Listed for sale by Monaco-based Fraser Yachts after having completed a refit that took eight months, Octopus can accommodate up to 26 guests. Amenities include a large cinema and a recording studio with a specially designed floor to damp out the low-frequency noise and vibration, a private observation lounge above the owner’s deck, a beach club, pool, gym, and spa/sauna, as well as “an array of water toys.”
#breakingnews The iconic 126m / 414’ OCTOPUS is now for sale with Fraser. The Lurssen built superyacht sets the benchmark for luxury exploration and global cruising.
— Fraser Yachts (@FraserYachts) September 6, 2019
Allen used the vessel for occasional celebrity parties whose guests reportedly included Mick Jagger and U2, among others.

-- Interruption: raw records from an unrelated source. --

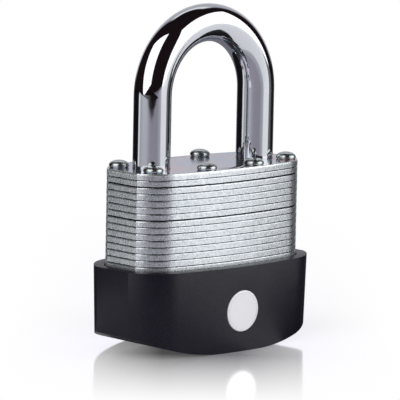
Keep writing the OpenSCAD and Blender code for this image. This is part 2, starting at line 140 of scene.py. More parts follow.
@dataclass
class Nodes:
    """Short forms of add_node for one node tree. All but add give the new node's output.

    Attributes:
        tree: The node tree.
    """

    tree: NodeTree

    def add(self, kind: str, inputs: dict | None = None, **settings: object) -> Node:
        """Adds any node."""
        return add_node(self.tree, kind, inputs, **settings)

    def math(self, operation: str, *values: Value) -> NodeSocket:
        """Works out a value from one, two or three others."""
        return self.add("Math", dict(enumerate(values)), operation=operation).outputs[0]

    def dot(self, first: Value, second: Value) -> NodeSocket:
        """Gives how far one vector reaches along another."""
        vectors = {0: first, 1: second}
        return self.add("VectorMath", vectors, operation="DOT_PRODUCT").outputs["Value"]

    def height(self, vector: Value) -> NodeSocket:
        """Gives a vector's upward part."""
        return self.add("SeparateXYZ", {0: vector}).outputs["Z"]

    def remap(self, value: Value, source: Pair, target: Pair = (0.0, 1.0), clamp: bool = True) -> NodeSocket:
        """Moves a value from one span to another."""
        ends = {"From Min": source[0], "From Max": source[1], "To Min": target[0], "To Max": target[1]}
        return self.add("MapRange", {"Value": value, **ends}, clamp=clamp).outputs["Result"]

    def mix(self, share: Value, first: Value, second: Value, blend_type: str = "MIX") -> NodeSocket:
        """Mixes two colours."""
        inputs = {0: share, 6: first, 7: second}
        return self.add("Mix", inputs, data_type="RGBA", blend_type=blend_type).outputs[2]

    def mix_values(self, share: Value, first: Value, second: Value) -> NodeSocket:
        """Mixes two values."""
        return self.add("Mix", {0: share, 2: first, 3: second}, data_type="FLOAT").outputs[0]

    def mix_shaders(self, share: Value, first: NodeSocket, second: NodeSocket) -> NodeSocket:
        """Mixes two shaders."""
        return self.add("MixShader", {0: share, 1: first, 2: second}).outputs["Shader"]

    def ramp(self, value: Value, stops: Stops) -> NodeSocket:
        """Turns a value into a colour."""
        return self.add("ValToRGB", {"Fac": value}, ramp=stops).outputs["Color"]

    def noise(self, place: Value, size: float, detail: float, roughness: float = 0.5) -> NodeSocket:
        """Makes noise whose features are size millimetres across."""
        inputs = {"Vector": place, "Scale": per_mm(size), "Detail": detail, "Roughness": roughness}
        return self.add("TexNoise", inputs).outputs["Fac"]

    def upright(self, place: Value, share: float) -> NodeSocket:
        """Draws out upwards whatever pattern follows, the more the smaller the share."""
        return self.add("Mapping", {"Vector": place, "Scale": (1.0, 1.0, share)}).outputs["Vector"]

    def bump(self, height: Value, strength: Value, depth: float) -> NodeSocket:
        """Turns a pattern into relief that is depth millimetres deep."""
        inputs = {"Height": height, "Strength": strength, "Distance": depth * MM}
        return self.add("Bump", inputs).outputs["Normal"]


def empty_nodes(owner: Material | World) -> Nodes:
    """Gives a material's or a world's nodes, emptied.

    Args:
        owner: The material or the world.

    Returns:
        Its nodes.
    """
    owner.use_nodes = True
    owner.node_tree.nodes.clear()
    return Nodes(owner.node_tree)


# ---- Finishes ----

# Nearly all of a noise's values lie in this span, round this middle
NOISE_SPAN = (0.3, 0.7)
NOISE_MIDDLE = 0.5


@dataclass(frozen=True)
class Finish:
    """A surface finish: a Principled shader with its own pattern.

    Attributes:
        name: The material's name.
        colour: Base colour as sRGB hex.
        metallic: 1 for bare or plated metal, 0 for plastic.
        roughness: Middle roughness of the surface.
        specular: Specular level, where 0.5 is that of the default IOR.
        spread: Roughness at the two ends of the pattern, as shares of the middle one.
        relief: Strength of the bump, and its depth in millimetres.
        mark: Size in millimetres of a plain finish's tooling marks.
    """

    name: str
    colour: str
    metallic: float = 1.0
    roughness: float = 0.3
    specular: float = 0.5
    spread: Pair = (0.8, 1.3)
    relief: Pair = (0.15, 0.02)
    mark: float = 0.5

    def material(self) -> Material:
        """Gives the finish's material, made once.

        Returns:
            The material.
        """
        made = bpy.data.materials.get(self.name)
        if made:
            return made
        made = bpy.data.materials.new(self.name)
        nodes = empty_nodes(made)
        look = {"Base Color": linear(self.colour), "Metallic": self.metallic, "Roughness": self.roughness}
        shader = nodes.add("BsdfPrincipled", {**look, "Specular IOR Level": self.specular})
        nodes.add("OutputMaterial", {"Surface": shader.outputs["BSDF"]})
        place = nodes.add("TexCoord").outputs["Object"]
        for name, output in self.pattern(nodes, place).items():
            nodes.tree.links.new(output, shader.inputs[name])
        made.diffuse_color = linear(self.colour)
        return made

    def pattern(self, nodes: Nodes, place: NodeSocket) -> Outputs:
        """Makes the finish's own pattern. A plain finish gets faint tooling marks.

        Args:
            nodes: The material's nodes.
            place: Object coordinates.

        Returns:
            Outputs that drive the shader, by the name of its input.
        """
        marks = nodes.noise(place, self.mark, detail=4.0, roughness=0.6)
        return self.uneven(nodes, marks, marks)

    def uneven(self, nodes: Nodes, gloss: NodeSocket, height: NodeSocket, span: Pair = NOISE_SPAN) -> Outputs:
        """Makes the roughness and the height uneven.

        Args:
            nodes: The material's nodes.
            gloss: The pattern that changes the roughness.
            height: The pattern that changes the height.
            span: The part of the gloss pattern that the whole spread is laid over.

        Returns:
            Outputs for the shader's roughness and normal.
        """
        least, greatest = (self.roughness * share for share in self.spread)
        strength, depth = self.relief
        return {
            "Roughness": nodes.remap(gloss, span, (least, greatest)),
            "Normal": nodes.bump(height, strength, depth),
        }


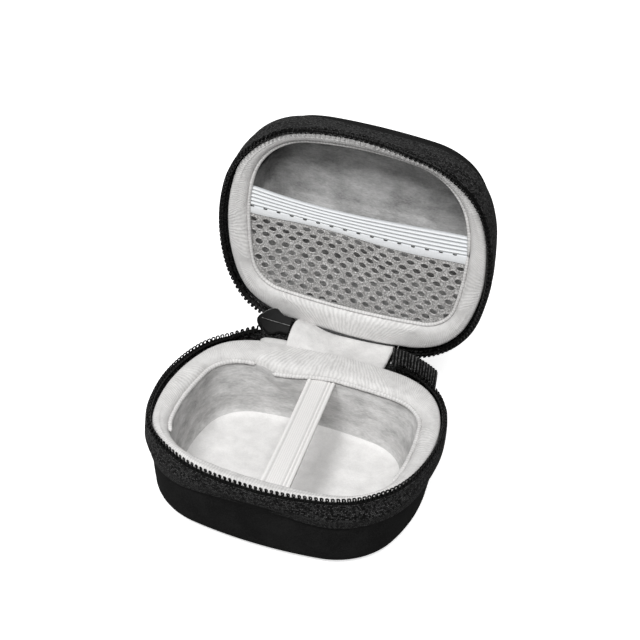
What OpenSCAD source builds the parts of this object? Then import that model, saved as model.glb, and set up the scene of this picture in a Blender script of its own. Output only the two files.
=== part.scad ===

But the Microsoft co-founder and billionaire philanthropist also lent it out for research and scientific expeditions in far-flung places.
In 2015, for example, an Octopus expedition succeeded in locating the Japanese World War II battleship Musashi — considered as one of the mightiest battleships ever constructed — at a depth of more than half a mile in the Sibuyan Sea off the coast of the Philippines.
At the time, Allen described the discovery as “an important milestone in the annals of World War II naval history.”
Octopus is currently anchored in Antibes in the south of France as it waits to see who, if anyone, has pockets deep enough to want to call it their own.
Allen co-founded Microsoft with Bill Gates in 1975 after the pair started marketing a BASIC programming language interpreter that Allen called Micro-Soft.
The company grew to transform the personal computing space, with Allen’s wealth increasing rapidly as the Microsoft expanded its business empire. Like Gates, he became a billionaire in his early 30s, giving him access to life’s luxuries that later included Octopus, a vessel that first took to the water in 2003.